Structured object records
[Start]
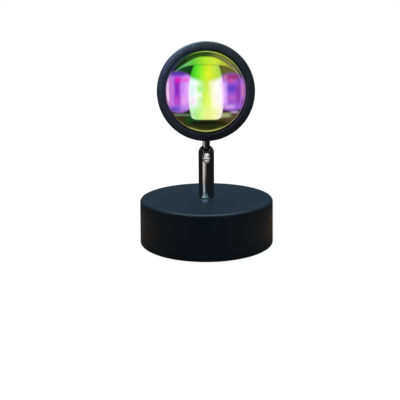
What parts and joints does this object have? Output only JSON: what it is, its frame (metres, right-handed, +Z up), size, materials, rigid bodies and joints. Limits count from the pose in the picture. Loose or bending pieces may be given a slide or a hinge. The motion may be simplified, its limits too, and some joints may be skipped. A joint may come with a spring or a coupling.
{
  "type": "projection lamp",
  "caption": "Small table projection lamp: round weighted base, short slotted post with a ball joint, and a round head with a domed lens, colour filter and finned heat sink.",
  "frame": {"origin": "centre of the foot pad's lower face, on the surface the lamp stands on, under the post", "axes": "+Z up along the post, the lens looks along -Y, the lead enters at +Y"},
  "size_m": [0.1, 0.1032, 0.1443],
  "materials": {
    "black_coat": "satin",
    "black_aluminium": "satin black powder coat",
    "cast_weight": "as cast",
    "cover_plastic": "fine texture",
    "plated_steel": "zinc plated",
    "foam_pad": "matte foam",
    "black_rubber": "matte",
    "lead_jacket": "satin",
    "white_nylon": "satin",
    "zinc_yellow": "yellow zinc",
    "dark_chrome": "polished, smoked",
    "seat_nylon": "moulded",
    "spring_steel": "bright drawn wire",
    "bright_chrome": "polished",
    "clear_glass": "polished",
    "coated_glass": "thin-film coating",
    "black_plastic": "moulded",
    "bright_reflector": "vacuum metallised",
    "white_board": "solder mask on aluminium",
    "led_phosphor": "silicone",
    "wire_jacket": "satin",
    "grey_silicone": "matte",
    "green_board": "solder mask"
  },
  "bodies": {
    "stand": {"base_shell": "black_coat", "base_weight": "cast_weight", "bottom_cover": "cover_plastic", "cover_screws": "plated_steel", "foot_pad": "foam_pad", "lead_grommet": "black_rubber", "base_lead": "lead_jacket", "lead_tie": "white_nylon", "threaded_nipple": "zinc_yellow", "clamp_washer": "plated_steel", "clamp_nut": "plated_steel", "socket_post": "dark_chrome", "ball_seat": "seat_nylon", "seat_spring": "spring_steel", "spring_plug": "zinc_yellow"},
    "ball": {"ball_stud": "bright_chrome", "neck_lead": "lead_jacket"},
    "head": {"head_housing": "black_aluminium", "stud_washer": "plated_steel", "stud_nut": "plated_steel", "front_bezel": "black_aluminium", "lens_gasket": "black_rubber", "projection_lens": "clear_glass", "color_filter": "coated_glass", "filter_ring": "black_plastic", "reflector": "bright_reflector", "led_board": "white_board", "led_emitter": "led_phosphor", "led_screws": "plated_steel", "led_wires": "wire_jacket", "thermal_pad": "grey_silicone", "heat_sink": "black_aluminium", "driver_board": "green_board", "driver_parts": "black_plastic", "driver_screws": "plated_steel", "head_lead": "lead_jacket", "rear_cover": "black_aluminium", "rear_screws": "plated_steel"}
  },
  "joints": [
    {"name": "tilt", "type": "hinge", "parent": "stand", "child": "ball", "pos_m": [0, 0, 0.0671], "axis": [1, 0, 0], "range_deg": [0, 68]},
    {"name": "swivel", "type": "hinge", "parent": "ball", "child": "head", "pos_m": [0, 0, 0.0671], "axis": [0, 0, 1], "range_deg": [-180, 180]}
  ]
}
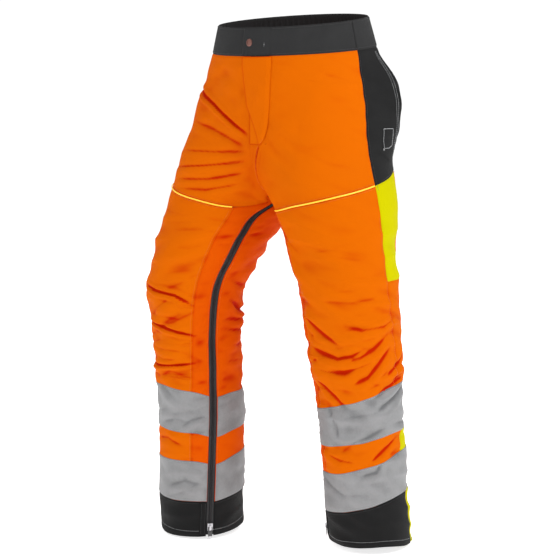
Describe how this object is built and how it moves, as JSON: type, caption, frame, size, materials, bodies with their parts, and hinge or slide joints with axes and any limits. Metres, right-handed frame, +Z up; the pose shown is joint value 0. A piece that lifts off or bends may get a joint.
[End]
STATED TASK: Each entry above is to be quoted exactly.

SOLUTION:
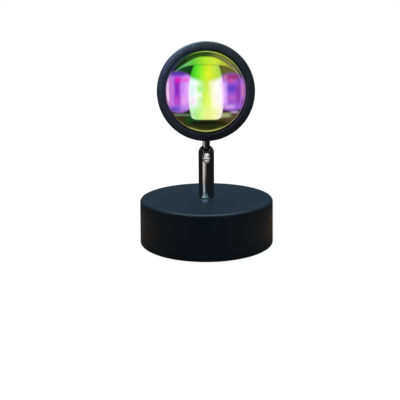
What parts and joints does this object have? Output only JSON: what it is, its frame (metres, right-handed, +Z up), size, materials, rigid bodies and joints. Limits count from the pose in the picture. Loose or bending pieces may be given a slide or a hinge. The motion may be simplified, its limits too, and some joints may be skipped. A joint may come with a spring or a coupling.
{
  "type": "projection lamp",
  "caption": "Small table projection lamp: round weighted base, short slotted post with a ball joint, and a round head with a domed lens, colour filter and finned heat sink.",
  "frame": {"origin": "centre of the foot pad's lower face, on the surface the lamp stands on, under the post", "axes": "+Z up along the post, the lens looks along -Y, the lead enters at +Y"},
  "size_m": [0.1, 0.1032, 0.1443],
  "materials": {
    "black_coat": "satin",
    "black_aluminium": "satin black powder coat",
    "cast_weight": "as cast",
    "cover_plastic": "fine texture",
    "plated_steel": "zinc plated",
    "foam_pad": "matte foam",
    "black_rubber": "matte",
    "lead_jacket": "satin",
    "white_nylon": "satin",
    "zinc_yellow": "yellow zinc",
    "dark_chrome": "polished, smoked",
    "seat_nylon": "moulded",
    "spring_steel": "bright drawn wire",
    "bright_chrome": "polished",
    "clear_glass": "polished",
    "coated_glass": "thin-film coating",
    "black_plastic": "moulded",
    "bright_reflector": "vacuum metallised",
    "white_board": "solder mask on aluminium",
    "led_phosphor": "silicone",
    "wire_jacket": "satin",
    "grey_silicone": "matte",
    "green_board": "solder mask"
  },
  "bodies": {
    "stand": {"base_shell": "black_coat", "base_weight": "cast_weight", "bottom_cover": "cover_plastic", "cover_screws": "plated_steel", "foot_pad": "foam_pad", "lead_grommet": "black_rubber", "base_lead": "lead_jacket", "lead_tie": "white_nylon", "threaded_nipple": "zinc_yellow", "clamp_washer": "plated_steel", "clamp_nut": "plated_steel", "socket_post": "dark_chrome", "ball_seat": "seat_nylon", "seat_spring": "spring_steel", "spring_plug": "zinc_yellow"},
    "ball": {"ball_stud": "bright_chrome", "neck_lead": "lead_jacket"},
    "head": {"head_housing": "black_aluminium", "stud_washer": "plated_steel", "stud_nut": "plated_steel", "front_bezel": "black_aluminium", "lens_gasket": "black_rubber", "projection_lens": "clear_glass", "color_filter": "coated_glass", "filter_ring": "black_plastic", "reflector": "bright_reflector", "led_board": "white_board", "led_emitter": "led_phosphor", "led_screws": "plated_steel", "led_wires": "wire_jacket", "thermal_pad": "grey_silicone", "heat_sink": "black_aluminium", "driver_board": "green_board", "driver_parts": "black_plastic", "driver_screws": "plated_steel", "head_lead": "lead_jacket", "rear_cover": "black_aluminium", "rear_screws": "plated_steel"}
  },
  "joints": [
    {"name": "tilt", "type": "hinge", "parent": "stand", "child": "ball", "pos_m": [0, 0, 0.0671], "axis": [1, 0, 0], "range_deg": [0, 68]},
    {"name": "swivel", "type": "hinge", "parent": "ball", "child": "head", "pos_m": [0, 0, 0.0671], "axis": [0, 0, 1], "range_deg": [-180, 180]}
  ]
}
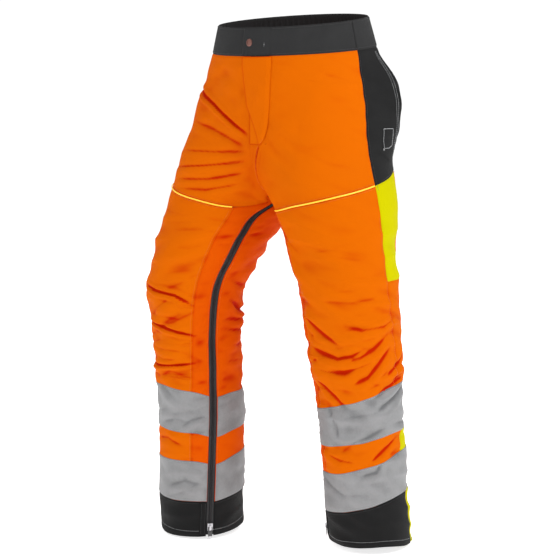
Describe how this object is built and how it moves, as JSON: type, caption, frame, size, materials, bodies with their parts, and hinge or slide joints with axes and any limits. Metres, right-handed frame, +Z up; the pose shown is joint value 0. A piece that lifts off or bends may get a joint.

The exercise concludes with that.